"Ocean Viking" bringt knapp 600 Flüchtlinge in Sizilien an Land

"Ocean Viking" bringt knapp 600 Flüchtlinge in Sizilien an Land
Eine Woche verging zwischen der ersten Rettung und der Ankunft im Hafen: Knapp 600 in Seenot gerettete Flüchtlinge können die "Ocean Viking" in der sizilianischen Hafenstadt Augusta verlassen. Die Seenotretter zeigen sich erleichtert.

Frankfurt a.M. (epd). Nach tagelangem Warten können die 572 von der „Ocean Viking“ aus Seenot geretteten Flüchtlinge im sizilianischen Hafen Augusta an Land gehen. Die ersten Menschen hätten um 11.30 Uhr das Schiff verlassen, sagte die Sprecherin der Betreiberorganisation SOS Méditerranée, Petra Krischok, dem Evangelischen Pressedienst (epd) am Freitag. Die Seenotretter zeigten sich erleichtert, kritisierten aber zugleich die lange Wartezeit für die Zuweisung eines sicheren Hafens.

Die „Ocean Viking“ hatte die Flüchtlinge und Migranten seit Ende vergangener Woche bei sechs Einsätzen im zentralen Mittelmeer gerettet. Von den insgesamt 572 Geretteten sind nach Angaben der Organisation 183 minderjährig. Davon seien 159 Kinder und Jugendliche ohne Begleitung von Erwachsenen. Auch zwei schwer körperlich behinderte Kinder sowie eine schwangere Frau wurden gerettet.

Nach Angaben der SOS-Méditerranée-Sprecherin Krischok haben bis Freitagnachmittag alle Familien mit Kindern sowie die unbegleiteten minderjährigen Flüchtlinge die „Ocean Viking“ verlassen. Auch Flüchtlinge und Migranten, die medizinisch behandelt werden müssen, seien bereits an Land. Die anderen Geretteten dürften erst am Samstag von Bord gehen und würden zunächst auf ein Quarantäneschiff gebracht, sagte Krischok.

Die italienischen Behörden hatten der „Ocean Viking“ den Hafen Augusta am Donnerstagabend zugewiesen, nachdem in den Tagen zuvor mehrere Anträge unbeantwortet blieben. Malta hatte den Seenotrettern die Einfahrt in einen Hafen verweigert. Einige Flüchtlinge und Migranten hatten vor der Anlandung bis zu zwölf Tage auf See verbracht.
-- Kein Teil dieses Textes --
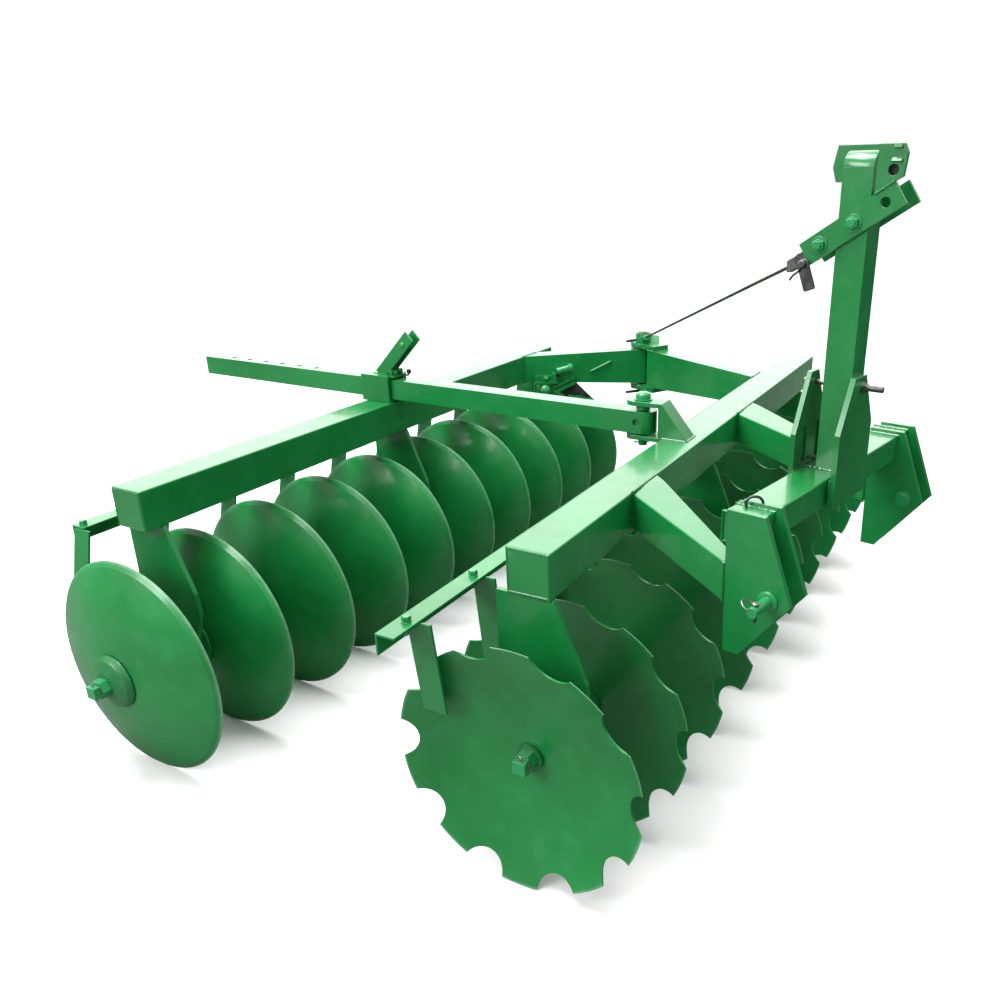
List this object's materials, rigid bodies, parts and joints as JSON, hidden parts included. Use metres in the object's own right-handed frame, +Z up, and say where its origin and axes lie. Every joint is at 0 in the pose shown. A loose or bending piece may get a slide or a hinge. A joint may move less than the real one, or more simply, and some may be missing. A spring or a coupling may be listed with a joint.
{
  "type": "mounted offset disc harrow",
  "caption": "Tractor-mounted offset disc harrow: notched front gang, plain rear gang, hinged frames, sliding angle adjuster and three-point hitch mast.",
  "frame": {"origin": "centre of the machine's footprint at ground level", "axes": "+X forward towards the tractor, +Y to the machine's left, +Z up"},
  "size_m": [2.3904, 2.5478, 1.425],
  "materials": {
    "frame_paint": "glossy green enamel over welded steel",
    "disc_paint": "glossy green enamel over pressed steel discs",
    "painted_castings": "green enamel over rough castings",
    "painted_pins": "green enamel over turned pins",
    "bare_steel": "dull bare steel"
  },
  "bodies": {
    "front_frame": {"front_hangers": "frame_paint", "front_bearings": "painted_castings", "front_scraper_bar": "frame_paint", "front_scrapers": "frame_paint", "front_pivot_arm": "frame_paint", "front_hinge_lugs": "frame_paint", "pivot_pin": "painted_pins", "adjuster_bracket": "frame_paint", "adjuster_pin": "painted_pins", "front_beam": "frame_paint", "hitch_cross_tube": "frame_paint", "right_hitch_clevis": "frame_paint", "right_lower_pin": "painted_pins", "left_hitch_clevis": "frame_paint", "left_lower_pin": "painted_pins", "right_draft_arm": "frame_paint", "left_draft_arm": "frame_paint", "mast_front_plate": "frame_paint", "mast_rear_plate": "frame_paint", "mast_foot_bolt": "bare_steel", "mast_lever_bars": "frame_paint", "mast_lever_bolts": "bare_steel", "top_link_ears": "frame_paint", "mast": "frame_paint", "stay_rod": "bare_steel"},
    "front_gang": {"front_discs": "disc_paint", "front_spools": "painted_castings", "front_axle": "bare_steel", "front_end_washers": "painted_castings", "front_axle_nuts": "bare_steel"},
    "rear_frame": {"rear_hangers": "frame_paint", "rear_bearings": "painted_castings", "rear_scraper_bar": "frame_paint", "rear_scrapers": "frame_paint", "rear_pivot_arm": "frame_paint", "rear_hinge_barrel": "frame_paint", "rear_beam": "frame_paint"},
    "rear_gang": {"rear_discs": "disc_paint", "rear_spools": "painted_castings", "rear_axle": "bare_steel", "rear_end_washers": "painted_castings", "rear_axle_nuts": "bare_steel"},
    "adjuster": {"adjuster_tube": "frame_paint"},
    "sleeve": {"adjuster_sleeve": "frame_paint", "sleeve_lock_lever": "frame_paint"}
  },
  "joints": [
    {"name": "front_gang_roll", "type": "hinge", "parent": "front_frame", "child": "front_gang", "pos_m": [0.79507, -0.87859, 0.28], "axis": [-0.1942, 0.981, 0], "continuous": true},
    {"name": "rear_frame_fold", "type": "hinge", "parent": "front_frame", "child": "rear_frame", "pos_m": [-0.19663, 0.99446, 0.65], "axis": [0, 0, -1], "range_deg": [0, 39.5]},
    {"name": "rear_gang_roll", "type": "hinge", "parent": "rear_frame", "child": "rear_gang", "pos_m": [-0.20243, -1.13609, 0.28], "axis": [-0.175, 0.9846, 0], "continuous": true},
    {"name": "adjuster_swing", "type": "hinge", "parent": "front_frame", "child": "adjuster", "pos_m": [0.49149, -0.0044, 0.76], "axis": [0, 0, -1], "range_deg": [0, 18.2]},
    {"name": "sleeve_swivel", "type": "hinge", "parent": "rear_frame", "child": "sleeve", "pos_m": [-0.40081, -0.14184, 0.72], "axis": [0, 0, 1], "range_deg": [0, 22.3]}
  ],
  "couplings": [
    {"joint": "adjuster_swing", "follows": "rear_frame_fold", "ratio": 0.4489},
    {"joint": "sleeve_swivel", "follows": "rear_frame_fold", "ratio": 0.5511}
  ]
}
Viele Menschen an Bord waren nach Angaben von SOS Méditerranée seekrank, dehydriert und traumatisiert.

Die politische Referentin von SOS Méditerranée, Jana Ciernioch, bezeichnete die lange Wartezeit als „unwürdiges Rumgeschacher“. Dahinter stehe das Problem, dass die EU-Staaten sich nicht auf eine solidarische Lösung für die Verteilung von aus Seenot geretteten Flüchtlingen einigten, sagte sie dem epd. „Die Auswirkungen davon spüren wir auf See.“ Sie forderte einen verbindlichen und transparenten Verteilungsmechanismus in der Europäischen Union.

Immer wieder harren private Seenotretter tagelang auf See aus, bevor ihnen ein sicherer Hafen zugewiesen wird. Die Schiffe werden zudem häufig von den Behörden festgesetzt. Zuletzt wurde die „Geo Barents“ der Organisation „Ärzte Ohne Grenzen“ Anfang Juli wegen technischer Mängel nach Abschluss eines Rettungseinsatzes von den italienischen Behörden festgesetzt. SOS- Méditerranée-Referentin Ciernioch bezeichnete das Vorgehen als politisch motiviert. Die technischen Mängel seien nur vorgeschoben. Sie hoffe, dass die „Ocean Viking“ schnell wieder in See stechen dürfe.

Das Mittelmeer ist eine der gefährlichsten Fluchtrouten weltweit. Laut IOM sind in diesem Jahr bislang mindestens 898 Menschen bei dem Versuch ums Leben gekommen, auf diesem Weg nach Europa zu gelangen.